49. Extrait de l'arrêt de la Ire Cour de droit public du 30 septembre
1981 dans la cause C. et W. contre B. (recours de droit public) Regeste

    Schiedsgerichtsbarkeit.

    Tragweite der Pflicht zur Begründung schiedsrichterlicher Entscheide
(Art. 33 lit. e, 36 lit. h Konkordat über die Schiedsgerichtsbarkeit;
E. 3).

    Gültigkeit des Klagerückzugs bei fehlender Zustimmung des freiwilligen
Streitgenossen (Art. 27 Abs. 3 BZP; 24 Abs. 2 Konkordat; E. 5a bb).

    Substitution von Motiven durch das mit einer Nichtigkeitsbeschwerde
befasste Gericht (E. 5b).

Sachverhalt

    A.- Le 25 octobre 1973, X. a vendu à C. 4500 actions d'une société
anonyme qu'il dirigeait et dont le capital était divisé en 10000
actions. Le prix de vente était déterminé par le bilan de la société au 31
décembre 1972, certifié "sincère et véritable". Le vendeur garantissait
que l'actif net avait augmenté depuis lors d'un certain montant, au
risque de devoir indemniser l'acheteur par le paiement d'une fraction de
la différence.

    Les 5500 actions constituant le solde du capital de la société étaient
détenues par M. S.A., dont le capital-actions appartenait à B., également
titulaire d'une créance chirographaire contre cette société.

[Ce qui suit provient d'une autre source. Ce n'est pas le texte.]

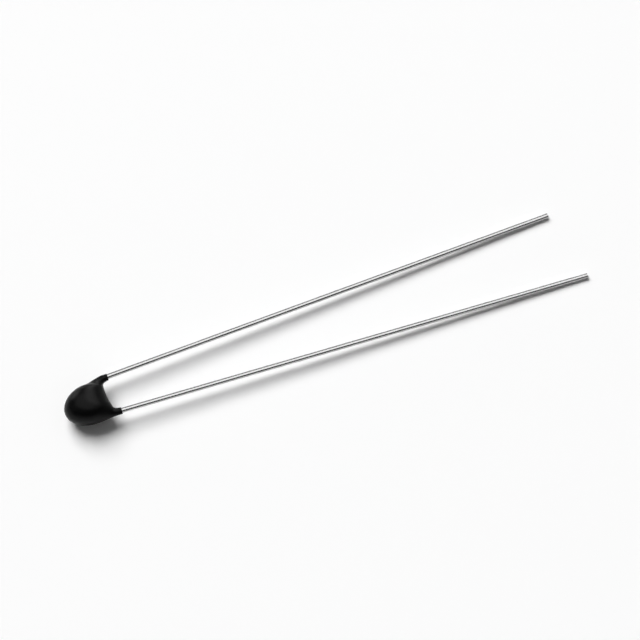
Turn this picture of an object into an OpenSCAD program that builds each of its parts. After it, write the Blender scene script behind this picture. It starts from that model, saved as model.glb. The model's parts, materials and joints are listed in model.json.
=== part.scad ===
// Thermistor with two wires: a ceramic chip soldered between the ends of two straight
// tinned wires and dipped in black epoxy. It lies on its bead and on the wires' ends.
// The shape is drawn flat first, with the chip's wires in the plane z = 0, the bead's
// widest place at x = 0 and the wires running towards +X, and is then laid down.

/* [Wires] */
// Diameter of the tinned wire
wire_d = 0.32; // [0.26:0.01:0.38]
// Distance between the wires where they leave the coating
lead_pitch = 2.34; // [2.2:0.02:2.5]
// Angle by which each wire spreads from the middle, in degrees
lead_splay = 2.1; // [0.5:0.1:3.5]
// Bare length of lead_a
lead_a_length = 29; // [10:0.05:40]
// Bare length of lead_b
lead_b_length = 29.8; // [10:0.05:40]
// Straight wire past the chip's near edge, up to the first bend
bend_run = 0.1; // [0.06:0.01:0.14]
// Radius of the bends inside the bead, to the middle of the wire
bend_r = 0.35; // [0.3:0.01:0.4]
// Slope of the stretch between the two bends of a wire, in degrees
bend_angle = 45; // [30:7.5:60]

/* [Chip] */
// Length and height of the ceramic chip
chip_side = 1.0; // [0.8:0.02:1.1]
// Thickness of the chip between its two faces
chip_t = 0.6; // [0.5:0.02:0.7]
// Distance from the bead's widest place to the middle of the chip
chip_back = 0.45; // [0.4:0.01:0.55]
// Thickness of the silver electrode fired on each face
electrode_t = 0.03; // [0.02:0.01:0.05]
// Bare ceramic round each electrode
electrode_margin = 0.05; // [0.02:0.01:0.08]
// Solder between a wire and its electrode
solder_film = 0.03; // [0.02:0.01:0.05]
// Solder over the outer side of a wire
solder_cover = 0.1; // [0.06:0.01:0.14]
// Bare electrode round the solder
solder_margin = 0.03; // [0.01:0.01:0.06]
// Distance from the inner end of a wire to the chip's far edge
wire_stop = 0.03; // [0.02:0.01:0.06]

/* [Bead] */
// Width of the bead across the two wires
bead_w = 2.52; // [2.4:0.02:2.7]
// Thickness of the bead
bead_t = 2.2; // [1.9:0.02:2.5]
// Length from the bead's widest place to the end of its nose
nose_length = 1.8; // [1.6:0.02:2.0]
// Distance by which the bead hangs to the side of lead_b
bead_shift = 0.17; // [0:0.01:0.2]
// Distance by which the nose leans further to that side
nose_lean = 0.06; // [0:0.01:0.1]
// How much the bead thins from its nose towards the wires
drop_taper = 0.18; // [0.05:0.01:0.3]
// Distance from the bead's widest place to the web between the wires
web_x = 1.06; // [1.0:0.01:1.1]
// Slope of the web's edge, which reaches further along lead_b, in degrees
web_slope = 4; // [0:0.5:7]
// Depth of the hollow in the web's edge
web_hollow = 0.09; // [0.02:0.01:0.12]

/* [Legs] */
// Distance from the bead's widest place to the end of the coating on lead_a
leg_a_x = 1.4; // [1.36:0.01:1.6]
// Distance from the bead's widest place to the end of the coating on lead_b
leg_b_x = 1.52; // [1.44:0.01:1.7]
// Thickness of the coating at the end of lead_a's leg, on the outer side
leg_a_outer_wall = 0.03; // [0.02:0.01:0.06]
// Thickness of the coating at the end of lead_b's leg, on the outer side
leg_b_outer_wall = 0.07; // [0.03:0.01:0.08]
// Thickness of the coating at the end of lead_a's leg, on the inner side
leg_a_inner_wall = 0.08; // [0.04:0.01:0.1]
// Thickness of the coating at the end of lead_b's leg, on the inner side
leg_b_inner_wall = 0.04; // [0.03:0.01:0.08]
// Thickness of the coating where lead_a's leg meets the bead
leg_a_root_wall = 0.04; // [0.03:0.01:0.07]
// Thickness of the coating where lead_b's leg meets the bead
leg_b_root_wall = 0.07; // [0.05:0.01:0.09]
// Extra coating between lead_a's leg and the web, which rounds the corner there
web_a_fillet = 0.12; // [0.06:0.01:0.14]
// Extra coating between lead_b's leg and the web
web_b_fillet = 0.06; // [0.04:0.01:0.1]
// Share of the step between bead and leg that is reached half way along it
shoulder_share = 0.55; // [0.4:0.01:0.6]

/* [Hidden] */
$fn = 48;
SIDE_A = 1;
SIDE_B = -1;
section_points = 40;
section_steps = 4;
rim_step = 22.5;
web_reach = 0.73;

wire_r = wire_d / 2;
splay_slope = tan(lead_splay);
electrode_side = chip_side - 2 * electrode_margin;
electrode_y = chip_t / 2;
solder_y = electrode_y + electrode_t;
solder_height = solder_film + wire_d + solder_cover;
solder_base_r = electrode_side / 2 - solder_margin;
solder_dome_r = (pow(solder_base_r, 2) + pow(solder_height, 2)) / (2 * solder_height);

// The wire's inner end lies along the chip, then two bends carry it out to its leg
inner_y = solder_y + solder_film + wire_r;
inner_x = -chip_back - chip_side / 2 + wire_stop;
inner_length = chip_side - wire_stop + bend_run;

// Half the bead's width, and half the web's width between its corners at the legs
rim_r = bead_w / 2;
web_half = (corner_y(SIDE_A) - corner_y(SIDE_B)) / 2;

// The bead's middle section, through the nose, sets its thickness and where it rests
nose_half = norm(rim_point(90) - web_point(middle_y(90))) / 2;
nose_middle_x = (web_point(middle_y(90)).x - nose_length) / 2;
peak_cos = (sqrt(1 + 8 * pow(drop_taper, 2)) - 1) / (4 * drop_taper);
peak = sqrt(1 - pow(peak_cos, 2)) * (1 + drop_taper * peak_cos);
flatness = bead_t / 2 / peak / nose_half;
rest_x = nose_middle_x - nose_half * peak_cos;

// Lying down, the bead's lowest place and the end of the longer wire are at z = 0
tip_x = max(leg_end(SIDE_A) + lead_a_length * cos(lead_splay),
            leg_end(SIDE_B) + lead_b_length * cos(lead_splay));
rest_tilt = atan((bead_t / 2 - wire_r) / (tip_x - rest_x));
rest_z = rest_x * sin(rest_tilt) + bead_t / 2 * cos(rest_tilt);
middle_x = (tip_x - nose_length) / 2;

function lerp(a, b, t) = a + (b - a) * t;
function leg_end(side) = side == SIDE_A ? leg_a_x : leg_b_x;
function outer_wall(side) = side == SIDE_A ? leg_a_outer_wall : leg_b_outer_wall;
function inner_wall(side) = side == SIDE_A ? leg_a_inner_wall : leg_b_inner_wall;
function root_wall(side) = side == SIDE_A ? leg_a_root_wall : leg_b_root_wall;
function web_fillet(side) = side == SIDE_A ? web_a_fillet : web_b_fillet;
function corner_y(side) =
    side * (lead_pitch / 2 - wire_r - root_wall(side) - web_fillet(side));
function bare_length(side) = side == SIDE_A ? lead_a_length : lead_b_length;

// A point of the bead's outer edge, by its angle from the side of lead_a round the nose
function rim_point(angle) = [
    -nose_length * sin(angle),
    rim_r * cos(angle) - bead_shift - nose_lean * sin(angle)
];

// A point of the web's edge, by its distance from the middle of the wires
function web_point(y) = [
    web_x - y * tan(web_slope) - web_hollow * (1 - pow(y / web_half, 2)),
    y
];
function middle_y(angle) = web_reach * web_half * cos(angle);

// The middle of a wire at x, and the coating's two edges there
function wire_point(side, x) = [
    x,
    side * (lead_pitch / 2 + (x - leg_end(side)) * splay_slope)
];
function leg_edges(side, x, inner, outer) =
    let (
        middle = wire_point(side, x),
        outwards = [-sin(lead_splay), side * cos(lead_splay)]
    )
    [
        middle - outwards * (wire_r + inner),
        middle + outwards * (wire_r + outer)
    ];

// Stations of one leg from its end to the bead: inner edge and outer edge
function leg_stations(side) =
    let (
        end_x = leg_end(side),
        root_x = web_point(corner_y(side)).x + web_fillet(side) / 3,
        root_inner = root_wall(side) + web_fillet(side),
        half_inner = lerp(inner_wall(side), root_inner, 0.25),
        half_outer = (outer_wall(side) + root_wall(side)) / 2,
        root = leg_edges(side, root_x, root_inner, root_wall(side)),
        rim = rim_point(side == SIDE_A ? 0 : 180)
    )
    [
        leg_edges(side, end_x, inner_wall(side), outer_wall(side)),
        leg_edges(side, (end_x + root_x) / 2, half_inner, half_outer),
        root,
        [
            web_point(lerp(corner_y(side), side * web_reach * web_half, 0.5)),
            [root_x / 2, lerp(rim.y, root[1].y, shoulder_share)]
        ]
    ];

// All stations, from the end of one leg through the bead to the end of the other
function reversed(list) = [for (i = [len(list) - 1 : -1 : 0]) list[i]];
stations = concat(
    leg_stations(SIDE_A),
    [for (angle = [0 : rim_step : 180]) [web_point(middle_y(angle)), rim_point(angle)]],
    reversed(leg_stations(SIDE_B))
);

// A smooth curve through four neighbouring values
function curve(a, b, c, d, t) =
    b + (c - a) * t / 2
    + (a - b * 2.5 + c * 2 - d / 2) * pow(t, 2)
    + (b * 1.5 - c * 1.5 + (d - a) / 2) * pow(t, 3);
function station_at(i, t) =
    let (last = len(stations) - 1)
    [for (edge = [0, 1])
        curve(
            stations[max(i - 1, 0)][edge],
            stations[i][edge],
            stations[min(i + 1, last)][edge],
            stations[min(i + 2, last)][edge],
            t
        )
    ];

// One closed section on the line from the inner edge to the outer edge:
// round on the legs, flatter and drop-shaped the longer the line gets
function section(edges) =
    let (
        middle = (edges[0] + edges[1]) / 2,
        across = (edges[1] - edges[0]) / 2,
        half = norm(across),
        share = half / nose_half,
        height = half * lerp(1, flatness, share)
    )
    [for (i = [0 : section_points - 1])
        let (
            angle = 360 * i / section_points,
            point = middle + across * cos(angle),
            z = height * sin(angle) * (1 + drop_taper * share * cos(angle))
        )
        [point.x, point.y, z]
    ];

module skin(sections) {
    count = len(sections);
    n = len(sections[0]);
    points = [for (ring = sections) each ring];
    sides = [
        for (i = [0 : count - 2], j = [0 : n - 1])
            let (
                a = i * n + j,
                b = i * n + (j + 1) % n
            )
            each [[a, b, a + n], [b, b + n, a + n]]
    ];
    first_end = [for (j = [n - 1 : -1 : 0]) j];
    last_end = [for (j = [0 : n - 1]) (count - 1) * n + j];
    polyhedron(points, concat(sides, [first_end, last_end]));
}

// Lays the shape down on its bead and on the ends of its wires
module laid_down() {
    translate([-middle_x, 0, rest_z]) rotate([0, rest_tilt, 0]) children();
}

// A straight stretch of wire along X, with what follows placed at its end
module straight(length) {
    rotate([0, 90, 0]) cylinder(r = wire_r, h = length);
    translate([length, 0, 0]) children();
}

// A bend that starts along X, to the left for a positive turn, and what follows it
module bend(turn) {
    centre_y = sign(turn) * bend_r;
    translate([0, centre_y, 0]) {
        rotate([0, 0, -sign(turn) * 90])
            rotate_extrude(angle = turn)
                translate([bend_r, 0]) circle(r = wire_r);
        rotate([0, 0, turn]) translate([0, -centre_y, 0]) children();
    }
}

// A whole wire on the side of lead_a, from its inner end at the chip to its tip
module wire(coating_end, bare) {
    run = [coating_end - inner_x, lead_pitch / 2 - inner_y];
    along = run.x * cos(lead_splay) + run.y * sin(lead_splay);
    aside = run.y * cos(lead_splay) - run.x * sin(lead_splay);
    slant_length = (aside - 2 * bend_r * (1 - cos(bend_angle))) / sin(bend_angle);
    jog_length = 2 * bend_r * sin(bend_angle) + slant_length * cos(bend_angle);
    out_length = along - inner_length - jog_length + bare;

    translate([inner_x, inner_y, 0])
        rotate([0, 0, lead_splay])
            straight(inner_length)
                bend(bend_angle)
                    straight(slant_length)
                        bend(-bend_angle)
                            straight(out_length);
}

module on_side(side) {
    if (side == SIDE_A) {
        children();
    } else {
        mirror([0, 1, 0]) children();
    }
}

module lead(side) {
    on_side(side) wire(leg_end(side), bare_length(side));
}

module electrode(side) {
    on_side(side)
        translate([-chip_back - electrode_side / 2, electrode_y, -electrode_side / 2])
            cube([electrode_side, electrode_t, electrode_side]);
}

// A dome of solder on the electrode, with the wire's place in it
module solder_dome(side) {
    on_side(side)
        translate([-chip_back, solder_y, 0])
            rotate([-90, 0, 0])
                intersection() {
                    translate([0, 0, solder_height - solder_dome_r]) sphere(r = solder_dome_r);
                    cylinder(r = 2 * solder_dome_r, h = solder_height + solder_dome_r);
                }
}

module solder(side) {
    difference() {
        solder_dome(side);
        lead(side);
    }
}

module chip() {
    translate([-chip_back - chip_side / 2, -chip_t / 2, -chip_side / 2])
        cube([chip_side, chip_t, chip_side]);
}

// The drop of epoxy, which fits closely round everything inside it
module drop() {
    difference() {
        skin([
            for (i = [0 : len(stations) - 2], j = [0 : section_steps - 1])
                section(station_at(i, j / section_steps)),
            section(stations[len(stations) - 1])
        ]);
        chip();
        for (side = [SIDE_A, SIDE_B]) {
            electrode(side);
            solder_dome(side);
            lead(side);
        }
    }
}

module coating() {
    color([0.06, 0.06, 0.065]) laid_down() drop();
}

module ceramic_chip() {
    color([0.2, 0.19, 0.18]) laid_down() chip();
}

module electrode_a() {
    color([0.85, 0.85, 0.82]) laid_down() electrode(SIDE_A);
}

module electrode_b() {
    color([0.85, 0.85, 0.82]) laid_down() electrode(SIDE_B);
}

module solder_a() {
    color([0.6, 0.62, 0.64]) laid_down() solder(SIDE_A);
}

module solder_b() {
    color([0.6, 0.62, 0.64]) laid_down() solder(SIDE_B);
}

module lead_a() {
    color([0.72, 0.73, 0.74]) laid_down() lead(SIDE_A);
}

module lead_b() {
    color([0.72, 0.73, 0.74]) laid_down() lead(SIDE_B);
}

coating();
ceramic_chip();
electrode_a();
electrode_b();
solder_a();
solder_b();
lead_a();
lead_b();
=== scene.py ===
import json
import math

import bmesh
import bpy
from mathutils import Matrix, Vector, noise


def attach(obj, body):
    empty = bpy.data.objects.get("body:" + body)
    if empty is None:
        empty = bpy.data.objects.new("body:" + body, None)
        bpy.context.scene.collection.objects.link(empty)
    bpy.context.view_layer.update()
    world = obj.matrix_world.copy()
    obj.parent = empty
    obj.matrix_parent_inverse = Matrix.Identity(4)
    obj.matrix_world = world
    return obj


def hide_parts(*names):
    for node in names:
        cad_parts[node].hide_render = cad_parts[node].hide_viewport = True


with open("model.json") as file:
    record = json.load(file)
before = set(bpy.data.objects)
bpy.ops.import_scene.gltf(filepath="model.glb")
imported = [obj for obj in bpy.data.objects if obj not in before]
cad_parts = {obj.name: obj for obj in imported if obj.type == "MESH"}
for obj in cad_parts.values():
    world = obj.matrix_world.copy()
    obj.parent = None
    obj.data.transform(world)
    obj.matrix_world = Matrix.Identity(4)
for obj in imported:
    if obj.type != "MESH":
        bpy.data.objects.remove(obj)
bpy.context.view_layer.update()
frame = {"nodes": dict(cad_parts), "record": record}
mm = 0.001  # every size below is in metres
print("frame loaded:", ", ".join(sorted(frame["nodes"])))


# directions and small helpers

def towards(azimuth, elevation):  # unit vector from the part to a place round it, in degrees
    a = math.radians(azimuth)
    e = math.radians(elevation)
    return Vector((math.sin(a) * math.cos(e), -math.cos(a) * math.cos(e), math.sin(e)))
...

    Le 25 octobre 1973, B. a cédé ce capital-actions et cette créance
à un acheteur dont les droits et obligations ont été repris ensuite
par l'établissement W., dont C. était le fondateur. Le prix de vente,
arrêté à Fr. 13'430'656.93, était payable au moyen de 7 billets à ordre,
que C. a signés en qualité de donneur d'aval. Ce prix avait été déterminé
exclusivement en fonction de la valeur des 5500 actions figurant au bilan
de M. S.A. X. a donné à l'acheteur des garanties analogues à celles qu'il
avait fournies à C. quant à la valeur des actions. W. n'a payé que les
deux premiers billets à ordre pour lesquels il s'était engagé.

    Le 29 mai 1974, C. et W. ont saisi un tribunal arbitral d'une demande
tendant notamment à la révision du prix de vente des actions en fonction
de la valeur réelle de la société. Le défendeur a contesté la qualité pour
agir de C. Il a conclu au rejet de la demande et, reconventionnellement,
au paiement par les demandeurs, solidairement, des sommes lui restant
dues en vertu du contrat du 25 octobre 1973 ainsi que d'un montant de 2
millions de francs suisses à titre de dommages-intérêts.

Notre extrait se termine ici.